Buying tools and Compressors based on CFM Air Flow
You now know how CFM relates to the output of an air compressor, and you know that air tool CFM requirements are different depending on certain tools. To give you an idea of how you’re going to go shopping, take a quick look at three popular portable air compressors and how they stack up when it comes to CFM.
- The Senco PC1010 is a 1hp portable compressor with a peak CFM of 0.7
- The DeWalt DWFP55126 is a slightly larger portable compressor that is capable of up to 2.6 CFM
- At the other end of the portable scale is the Ingersoll-Rand Garage Mate, which produces an impressive 5.5 CFM.
Check below to get the latest price and offers on Amazon for this air compressor model.
Now looking at these units you might immediately assume the Senco to be an inferior product, however a CFM rating doesn’t tell the full story, especially considering that 0.7 CFM can be more than capable for some lightweight tasks.
Air Tool CFM Requirements @ 90 PSI
This is a handy list containing the CFM @ 90 PSI ratings of the most commonly used air tools:
|Air Tool||CFM Rating|
|Brad Nailer for smaller finishing jobs||0.3|
|3/8 " Impact Wrench||2.5 - 3.5|
|Pneumatic Hammer (varying sizes)||3 - 11|
|Pneumatic Chisel (varying sizes)||3 - 11|
|Pneumatic Drill||3 - 6|
|Hydraulic Riveting Gun||4|
|1/2 " Impact Wrench||4 - 5|
|Die Grinder (small)||4 -6|
|Pneumatic Speed Saw||5|
|Orbital Sander||6 - 9|
|Upholstery / Industrial Sears||8 - 16|
|Rotational Sander||8 -12.5|
If you’re looking for comprehensive data on average CFM ratings for power tools, check out the Engineering Toolbox.
Taking these figures in to account, you might assume that the previously mentioned 0.7 CFM compressor would be perfect for brad nailing, and you would be correct, however this isn’t to say that the Ingersoll-Rand Garage Mate would be sufficient for continuously running a Pneumatic Speed Saw.
To understand why, you need to learn how manufacturers determine these ratings. It’s standard practice in the industry to advertise an average CFM rating. What is widely accepted as average is a 25% running (or duty) cycle. This means that the tool will be in use for 15 seconds of any given minute.

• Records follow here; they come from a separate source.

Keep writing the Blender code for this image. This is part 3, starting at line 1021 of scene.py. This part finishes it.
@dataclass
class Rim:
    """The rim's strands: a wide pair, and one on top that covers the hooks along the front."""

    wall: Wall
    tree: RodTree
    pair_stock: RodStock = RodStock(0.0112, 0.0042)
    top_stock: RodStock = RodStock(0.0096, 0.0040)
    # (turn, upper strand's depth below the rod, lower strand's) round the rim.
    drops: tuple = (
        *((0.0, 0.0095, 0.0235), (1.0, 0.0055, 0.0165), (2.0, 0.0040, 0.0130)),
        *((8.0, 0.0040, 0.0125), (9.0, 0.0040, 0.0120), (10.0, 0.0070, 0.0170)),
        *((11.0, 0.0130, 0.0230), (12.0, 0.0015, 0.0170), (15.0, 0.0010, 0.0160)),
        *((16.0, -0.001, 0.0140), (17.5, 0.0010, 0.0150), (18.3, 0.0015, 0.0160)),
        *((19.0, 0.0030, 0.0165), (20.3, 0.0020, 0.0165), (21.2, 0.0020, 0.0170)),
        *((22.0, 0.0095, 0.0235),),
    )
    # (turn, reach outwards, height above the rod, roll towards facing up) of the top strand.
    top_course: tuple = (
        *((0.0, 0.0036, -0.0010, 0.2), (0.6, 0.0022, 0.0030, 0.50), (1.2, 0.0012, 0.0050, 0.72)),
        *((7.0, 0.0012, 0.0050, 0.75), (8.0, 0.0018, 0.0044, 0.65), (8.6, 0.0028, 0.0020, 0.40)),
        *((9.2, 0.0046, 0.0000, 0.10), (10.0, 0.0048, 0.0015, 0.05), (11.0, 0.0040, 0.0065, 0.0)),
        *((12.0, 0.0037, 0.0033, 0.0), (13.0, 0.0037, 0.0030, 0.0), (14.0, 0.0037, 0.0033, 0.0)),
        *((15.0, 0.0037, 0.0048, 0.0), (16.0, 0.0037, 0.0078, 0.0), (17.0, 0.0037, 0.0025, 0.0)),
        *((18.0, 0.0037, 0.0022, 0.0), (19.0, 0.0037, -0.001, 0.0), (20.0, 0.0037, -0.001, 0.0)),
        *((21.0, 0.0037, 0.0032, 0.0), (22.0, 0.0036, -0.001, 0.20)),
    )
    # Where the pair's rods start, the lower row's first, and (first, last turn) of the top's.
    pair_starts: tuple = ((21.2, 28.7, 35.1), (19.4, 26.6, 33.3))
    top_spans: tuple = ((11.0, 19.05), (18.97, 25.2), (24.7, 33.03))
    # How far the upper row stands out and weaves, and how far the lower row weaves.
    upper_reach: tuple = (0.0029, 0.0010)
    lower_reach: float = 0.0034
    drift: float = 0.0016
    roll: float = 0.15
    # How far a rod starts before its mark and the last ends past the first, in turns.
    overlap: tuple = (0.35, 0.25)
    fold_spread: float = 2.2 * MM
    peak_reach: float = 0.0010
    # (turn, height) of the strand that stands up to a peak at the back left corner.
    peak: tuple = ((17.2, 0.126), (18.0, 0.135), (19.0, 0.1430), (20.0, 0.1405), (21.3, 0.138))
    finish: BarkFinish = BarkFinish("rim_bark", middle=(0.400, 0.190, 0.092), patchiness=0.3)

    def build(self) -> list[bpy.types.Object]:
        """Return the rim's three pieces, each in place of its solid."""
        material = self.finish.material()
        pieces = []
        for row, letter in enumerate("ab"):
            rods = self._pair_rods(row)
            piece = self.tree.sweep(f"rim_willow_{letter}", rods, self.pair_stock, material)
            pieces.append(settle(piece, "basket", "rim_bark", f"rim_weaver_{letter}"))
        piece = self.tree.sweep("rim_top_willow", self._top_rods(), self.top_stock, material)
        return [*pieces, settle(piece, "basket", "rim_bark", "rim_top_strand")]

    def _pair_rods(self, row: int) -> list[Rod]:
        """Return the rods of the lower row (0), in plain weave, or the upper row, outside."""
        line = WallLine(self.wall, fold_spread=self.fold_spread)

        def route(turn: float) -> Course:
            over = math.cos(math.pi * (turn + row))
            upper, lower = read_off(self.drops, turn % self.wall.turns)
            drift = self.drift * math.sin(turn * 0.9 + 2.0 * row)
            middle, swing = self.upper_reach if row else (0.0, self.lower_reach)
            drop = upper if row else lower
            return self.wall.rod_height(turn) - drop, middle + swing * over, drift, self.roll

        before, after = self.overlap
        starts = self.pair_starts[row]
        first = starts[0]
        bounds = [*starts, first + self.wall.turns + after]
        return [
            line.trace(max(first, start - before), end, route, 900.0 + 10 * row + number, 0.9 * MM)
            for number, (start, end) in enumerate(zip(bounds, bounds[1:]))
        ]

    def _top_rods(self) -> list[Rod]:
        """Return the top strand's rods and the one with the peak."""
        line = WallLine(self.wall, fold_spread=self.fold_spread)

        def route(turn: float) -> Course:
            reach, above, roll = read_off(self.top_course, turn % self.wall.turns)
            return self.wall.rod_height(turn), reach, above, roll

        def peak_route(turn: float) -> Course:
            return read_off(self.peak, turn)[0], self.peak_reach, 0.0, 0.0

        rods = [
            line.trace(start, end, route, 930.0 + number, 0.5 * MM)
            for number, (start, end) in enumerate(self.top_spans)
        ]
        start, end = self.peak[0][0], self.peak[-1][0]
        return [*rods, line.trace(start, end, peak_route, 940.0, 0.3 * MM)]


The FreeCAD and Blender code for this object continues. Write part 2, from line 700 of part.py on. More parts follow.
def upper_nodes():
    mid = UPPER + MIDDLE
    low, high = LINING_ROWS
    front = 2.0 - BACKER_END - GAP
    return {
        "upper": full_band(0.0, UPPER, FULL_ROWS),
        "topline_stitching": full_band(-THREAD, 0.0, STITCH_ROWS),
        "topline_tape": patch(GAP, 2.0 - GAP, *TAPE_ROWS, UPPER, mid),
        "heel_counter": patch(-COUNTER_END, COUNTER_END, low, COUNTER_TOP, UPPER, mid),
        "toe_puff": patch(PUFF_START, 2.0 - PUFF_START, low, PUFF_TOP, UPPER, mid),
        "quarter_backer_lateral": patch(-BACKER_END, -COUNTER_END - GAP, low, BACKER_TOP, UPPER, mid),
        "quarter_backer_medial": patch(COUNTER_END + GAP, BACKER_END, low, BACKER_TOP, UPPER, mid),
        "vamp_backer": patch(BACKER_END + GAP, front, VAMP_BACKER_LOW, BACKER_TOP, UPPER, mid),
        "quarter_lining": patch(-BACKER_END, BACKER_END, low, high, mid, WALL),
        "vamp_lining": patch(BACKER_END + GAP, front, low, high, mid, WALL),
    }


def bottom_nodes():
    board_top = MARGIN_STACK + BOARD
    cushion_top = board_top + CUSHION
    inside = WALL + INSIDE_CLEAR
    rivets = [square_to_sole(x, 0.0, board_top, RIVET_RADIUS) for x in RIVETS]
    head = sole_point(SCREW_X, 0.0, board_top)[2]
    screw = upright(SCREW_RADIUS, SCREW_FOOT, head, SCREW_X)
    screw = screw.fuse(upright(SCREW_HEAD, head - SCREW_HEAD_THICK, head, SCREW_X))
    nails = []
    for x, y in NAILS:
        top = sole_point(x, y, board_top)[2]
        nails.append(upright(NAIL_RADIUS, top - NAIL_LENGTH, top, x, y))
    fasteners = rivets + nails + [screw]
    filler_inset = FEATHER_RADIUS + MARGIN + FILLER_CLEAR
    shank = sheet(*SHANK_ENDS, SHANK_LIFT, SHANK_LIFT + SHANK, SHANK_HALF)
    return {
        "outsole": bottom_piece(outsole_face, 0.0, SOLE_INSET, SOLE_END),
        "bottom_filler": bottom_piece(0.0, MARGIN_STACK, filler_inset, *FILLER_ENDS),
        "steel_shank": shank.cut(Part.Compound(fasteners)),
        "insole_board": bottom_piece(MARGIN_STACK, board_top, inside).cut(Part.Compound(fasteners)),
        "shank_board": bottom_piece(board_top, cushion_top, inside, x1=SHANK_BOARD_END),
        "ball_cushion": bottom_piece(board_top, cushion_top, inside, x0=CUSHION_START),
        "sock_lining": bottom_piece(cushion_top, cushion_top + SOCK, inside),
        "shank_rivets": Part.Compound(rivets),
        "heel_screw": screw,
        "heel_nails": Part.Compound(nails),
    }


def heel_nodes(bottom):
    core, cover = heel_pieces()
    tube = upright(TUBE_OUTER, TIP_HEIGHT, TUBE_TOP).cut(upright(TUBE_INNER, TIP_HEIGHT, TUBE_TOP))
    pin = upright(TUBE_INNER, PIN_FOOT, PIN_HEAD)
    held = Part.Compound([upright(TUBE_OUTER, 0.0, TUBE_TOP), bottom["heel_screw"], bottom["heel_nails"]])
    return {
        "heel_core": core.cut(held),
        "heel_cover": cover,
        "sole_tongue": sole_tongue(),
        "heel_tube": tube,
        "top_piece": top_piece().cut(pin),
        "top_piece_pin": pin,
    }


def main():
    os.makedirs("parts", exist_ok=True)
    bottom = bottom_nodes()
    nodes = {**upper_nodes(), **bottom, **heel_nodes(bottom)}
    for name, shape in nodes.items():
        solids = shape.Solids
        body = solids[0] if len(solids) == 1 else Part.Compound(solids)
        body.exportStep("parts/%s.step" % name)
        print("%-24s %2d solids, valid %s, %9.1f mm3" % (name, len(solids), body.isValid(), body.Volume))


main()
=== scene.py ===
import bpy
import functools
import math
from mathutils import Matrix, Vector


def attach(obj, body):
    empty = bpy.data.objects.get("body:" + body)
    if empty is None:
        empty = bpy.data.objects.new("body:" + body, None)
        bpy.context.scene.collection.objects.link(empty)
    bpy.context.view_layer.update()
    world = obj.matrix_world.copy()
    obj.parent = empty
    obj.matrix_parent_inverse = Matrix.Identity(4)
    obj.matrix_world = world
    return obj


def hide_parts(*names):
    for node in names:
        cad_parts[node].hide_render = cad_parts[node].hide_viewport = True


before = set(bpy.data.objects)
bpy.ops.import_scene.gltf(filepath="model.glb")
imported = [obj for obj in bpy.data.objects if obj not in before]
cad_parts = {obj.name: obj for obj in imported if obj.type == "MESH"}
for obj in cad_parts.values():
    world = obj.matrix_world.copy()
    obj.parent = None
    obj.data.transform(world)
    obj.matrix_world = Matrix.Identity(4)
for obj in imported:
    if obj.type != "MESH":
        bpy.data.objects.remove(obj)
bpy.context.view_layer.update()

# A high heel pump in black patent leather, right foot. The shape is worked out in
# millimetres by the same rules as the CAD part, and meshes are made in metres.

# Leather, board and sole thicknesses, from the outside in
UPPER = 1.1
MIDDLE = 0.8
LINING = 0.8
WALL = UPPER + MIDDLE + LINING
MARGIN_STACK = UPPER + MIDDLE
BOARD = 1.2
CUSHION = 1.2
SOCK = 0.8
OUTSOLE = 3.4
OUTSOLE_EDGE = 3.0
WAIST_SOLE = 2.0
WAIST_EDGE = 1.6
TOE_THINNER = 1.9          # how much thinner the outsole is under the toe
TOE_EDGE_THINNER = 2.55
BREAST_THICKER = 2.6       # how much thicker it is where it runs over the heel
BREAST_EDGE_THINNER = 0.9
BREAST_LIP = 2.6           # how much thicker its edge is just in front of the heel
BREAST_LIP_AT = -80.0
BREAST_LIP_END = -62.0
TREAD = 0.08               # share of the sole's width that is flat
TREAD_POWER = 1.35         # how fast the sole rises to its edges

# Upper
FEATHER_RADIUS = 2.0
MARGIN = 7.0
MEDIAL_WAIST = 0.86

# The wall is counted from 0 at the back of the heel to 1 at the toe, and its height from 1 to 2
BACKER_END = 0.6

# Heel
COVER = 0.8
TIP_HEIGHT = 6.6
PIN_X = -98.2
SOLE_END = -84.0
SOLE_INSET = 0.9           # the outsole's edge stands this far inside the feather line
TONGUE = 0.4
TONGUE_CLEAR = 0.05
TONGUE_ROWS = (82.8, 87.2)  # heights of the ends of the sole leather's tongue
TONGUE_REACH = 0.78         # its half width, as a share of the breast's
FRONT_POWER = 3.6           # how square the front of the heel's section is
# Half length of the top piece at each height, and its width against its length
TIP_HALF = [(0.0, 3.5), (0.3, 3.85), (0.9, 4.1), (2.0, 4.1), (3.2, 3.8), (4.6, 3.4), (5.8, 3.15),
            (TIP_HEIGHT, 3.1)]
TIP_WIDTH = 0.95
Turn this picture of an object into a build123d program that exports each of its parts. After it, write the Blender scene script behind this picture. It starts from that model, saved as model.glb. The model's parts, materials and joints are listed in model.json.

In the case of a hydraulic riveting gun, a grease gun, or even a ½” Impact Wrench, a 5.5 CFM air compressor would be sufficient. This is because these tools are only used intermittently, so you can assume that they wouldn’t exceed the average 25% running cycle.
Now alternatively, consider the Pneumatic Speed Saw running from the same 5.5 CFM air compressor. Because the speed saw is likely to be run continuously for more than 15 seconds of every minute, its requirement of 5CFM needs to be multiplied by up to 4x. Unless the saw was being used intermittently, the Ingersoll-Rand Garage Mate wouldn’t be able to provide an adequate flow rate.
This example shows just how important it is to ensure you match your tools and your air compressor. It also shows why choosing a modestly powered compressor for your current needs could limit the versatility of your compressor.
The vast majority of the most popular tools require between 2 and 4 CFM to operate, so unless you are using a compressor for specialized lightweight tasks like inflating or airbrush detailing, then it’s likely you’re going to need a compressor with at least 2 CFM @ 90PSI.
Here’s a video that may help you to better understand these concepts.
SCFM vs CFM
Since we’re talking about CFM, we need to address the confusion that exists when manufacturers release compressors that are rated with SCFM. The difference between these two similar acronyms is that SCFM should be a standard measurement. It indicates Standard Cubic Feet per Minute. This means that SCFM ratings are measured in identical conditions, using identical equipment. As a buyer, the difference won’t impact you. A manufacturer could implement their own ‘standard’ CFM rating, but this may differ to another company’s method. So if you’re comparing CFM on one tool or compressor to another that is rated using SCFM, you can think of them in the exact same context.
You Can’t Ignore CFM When Purchasing a New Air Compressor
The CFM value of any air compressor is directly responsible for the tools that it will be able to power. When looking for a new compressor, choose one that satisfies your current requirements, but consider your future needs as well.
Always check the requirements when you’re buying a new air tool, and remember that continuous run tools require figures up to 4x that of their rated CFM figure. In this way you can ensure that you’re ready for inflating tires on your car, finishing off some interior trim with your brad nailer, or even speeding through automotive work with a ½” impact wrench.